Each server include GPUs, NICs, etc. As shown in Figure 2, NIC1 connects to Leaf1, and NIC20 connects to Leaf3. Take the scenario where GPU1 sends AI computing traffic to GPU20 as an example: Before sending the traffic, NIC1, to which GPU1 is connected, initiates an authorization request to NIC20, to which GPU20 is connected. Both the request and response messages are encapsulated in a specific message to ensure identification and forwarding by switches. When NIC20 confirms that traffic transmission is possible, it sends a negotiation response to NIC1. NIC1 only begins traffic sending after receiving the authorization response. This specific message (including negotiation request and negotiation response) is generated and sent by hardware such as chips. Its outer addressing can adopt an encapsulation similar to the GSE header defined in this document. This specific negotiation message includes information such as the required bandwidth, which is not defined in this draft. This negotiation mechanism applies bidirectionally. For example, the same workflow is followed when GPUs on Server2 or Server3 send traffic to GPU1 on Server1. This negotiation mechanism requires a link between the NIC and the Leaf switch, which can be identified by the address of GPU/NIC plus the interface index connected to the Leaf switch. For NICs supporting the credit authorization mechanism, the NIC obtains the port ID from its upstream Leaf switch, and initiates credit authorization requests and responses based on this set of identification information. Information exchange between the NIC and the Leaf switch can be implemented via private ARP messages or extensions such as LLDP, which are not defined in this document. This GPU/NIC address and associated port information can be advertised via control plane routing protocols, learned through interactions between the Leaf and Spine switches. If the NIC does not support the authorization mechanism, this process can also be done by the Leaf switch connected to the NIC.

GSE Scenario 2

Figure 1 only shows a portion of a single PoD. Typical data centers used for AI computing are much larger and require more connections to other PoDs. Figure 3 provides an example where not all connections are displayed due to the complexity of the wiring. Each PoD's SSpine switch is connected to other PoDs' SSpine switches via a Core switch. It is difficult to ensure that traffic flows from one PoD's Leaf switch to another PoD's Leaf switch without congestion throughout the entire forwarding process. However, within a single PoD, a method similar to that in Scenario 1 can be used, employing GSE to ensure low-latency, congestion-free forwarding of traffic from the Leaf switch to the Core switch. Before forwarding traffic from N1, Leaf1 sends a negotiation message to the SSpine1 switch, specifying the link between SSpine1 and Core1. Leaf1 will only begin forwarding traffic from N1 if the bandwidth between SSpine1 and Core1 is sufficient, i.e., if the negotiation is successful. If the link bandwidth between SSpine1 and Core1 is insufficient, Leaf1 can send another negotiation message to the SSpine1 switch, specifying the link between SSpine1 and Core2. Again, Leaf1 will only begin forwarding traffic from N1 if the negotiation is successful. This ensures that unless a link failure occurs, there will be no packet loss before the traffic reaches Core1.

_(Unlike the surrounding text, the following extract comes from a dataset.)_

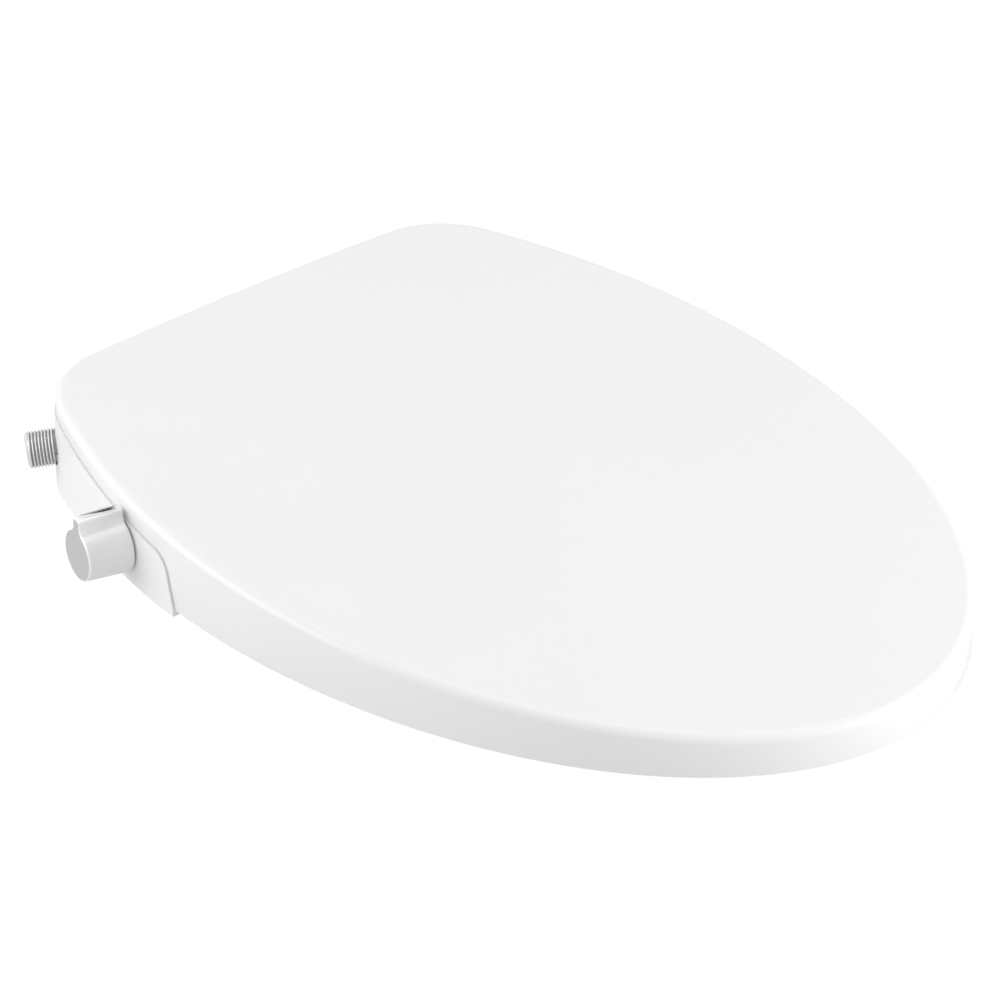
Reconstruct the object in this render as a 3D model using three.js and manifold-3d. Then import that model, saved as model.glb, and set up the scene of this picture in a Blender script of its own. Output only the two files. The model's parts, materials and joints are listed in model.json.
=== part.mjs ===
// Slim bidet seat with a hand valve: lid, seat ring, housing, twin wash wands and water path.
// Millimetres, +Z up, nose of the seat towards -Y, valve knob and water inlet on the -X side.
// The origin lies on the bowl's top face, midway between the two fixing bolts.
import * as THREE from "three";
import { mergeVertices } from "three/addons/utils/BufferGeometryUtils.js";
import Module from "manifold-3d";

const wasm = await Module();
wasm.setup();

const DEG = Math.PI / 180;

// ---------------------------------------------------------------- driving dimensions

// Clearances.
const TOUCH = 0.3; // between pieces that rest on each other
const RUNNING = 0.3; // radial, between a shaft and its bore
const PARTING_GAP = 0.8; // between the lid's edge and the housing
const SEAT_GAP = 3.5; // between the seat's top and the lid's inner face
const DECK_GAP = 1.5; // between the seat's underside and the housing's deck

// Lid: a half ellipse in front, slightly bowed flanks and two round rear corners.
const LID_HALF_WIDTH = 193;
const LID_REAR_Y = 55;
const LID_WIDEST_Y = -159;
const LID_NOSE_LENGTH = 302;
const LID_REAR_HALF_WIDTH = LID_HALF_WIDTH - 53; // where the flanks would meet the rear edge
const LID_CORNER_RADIUS = 55.5;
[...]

GSE summary The requirements for the two scenarios above are similar; both require carrying the corresponding port information when announcing routes (routes from the NIC/GPU and routes obtained from other PoDs). Therefore, the port ID information used for authorization can be advertised along with the route; for the advertising method, refer to . Based on the information, certain existing implementations support pre-transmission negotiation to ensure sufficient bandwidth at the egress point before sending traffic. After traffic transmission begins, data packets are aggregated into uniform-sized segments, and sequence numbers are added to these packets based on the segments they belong to. This ensures that even if a link fails or congestion occurs, data packets passing through different paths can be reordered based on sequence numbers. During the transmission of the same segment, in order to utilize the same path on the ECMP links as much as possible to reduce the buffering and processing pressure on packet reassembly, an entropy value is needed to guarantee the stability of path selection. In some implementations, the source and destination queue identifiers, such as QP, can be used directly as entropy. Although this mechanism reduces the probability of congestion, network congestion can still occur. In such cases, other idle or light load ECMP links can be used to transmit segments. Simultaneously, mechanisms such as PFC and ECN can be also used to adjust the traffic transmission rate, thereby further reducing the probability of congestion. Such a message forwarding mechanism is difficult to implement using traditional IP-based forwarding, so additional definitions may be required. These defined fields can be identified and processed by GSE header encapsulation.

GSE header

Figure 4 shows a GSE packet header example for reference. It can be recognized and forwarded by the network layer, one implementation uses a new type Ethernet encapsulation.

Destination: The IP address or address value of the GPU/NIC or switch;
port-ID: Port-ID used for authorization;
Priority: Traffic transmission priority, similar to DSCP.
Entropy: Values used for traffic load balancing.
Seq: The sequence number of the data packet is used for reassembly in case of out-of-order delivery.

IANA Considerations This document includes no request to IANA.

Security Considerations This draft provides an implementation reference. Implementing this scheme will introduce new packet identification and forwarding processes, impacting the implementation of switches and NICs. Inappropriate implementation and deployment may lead to packet forgery attacks.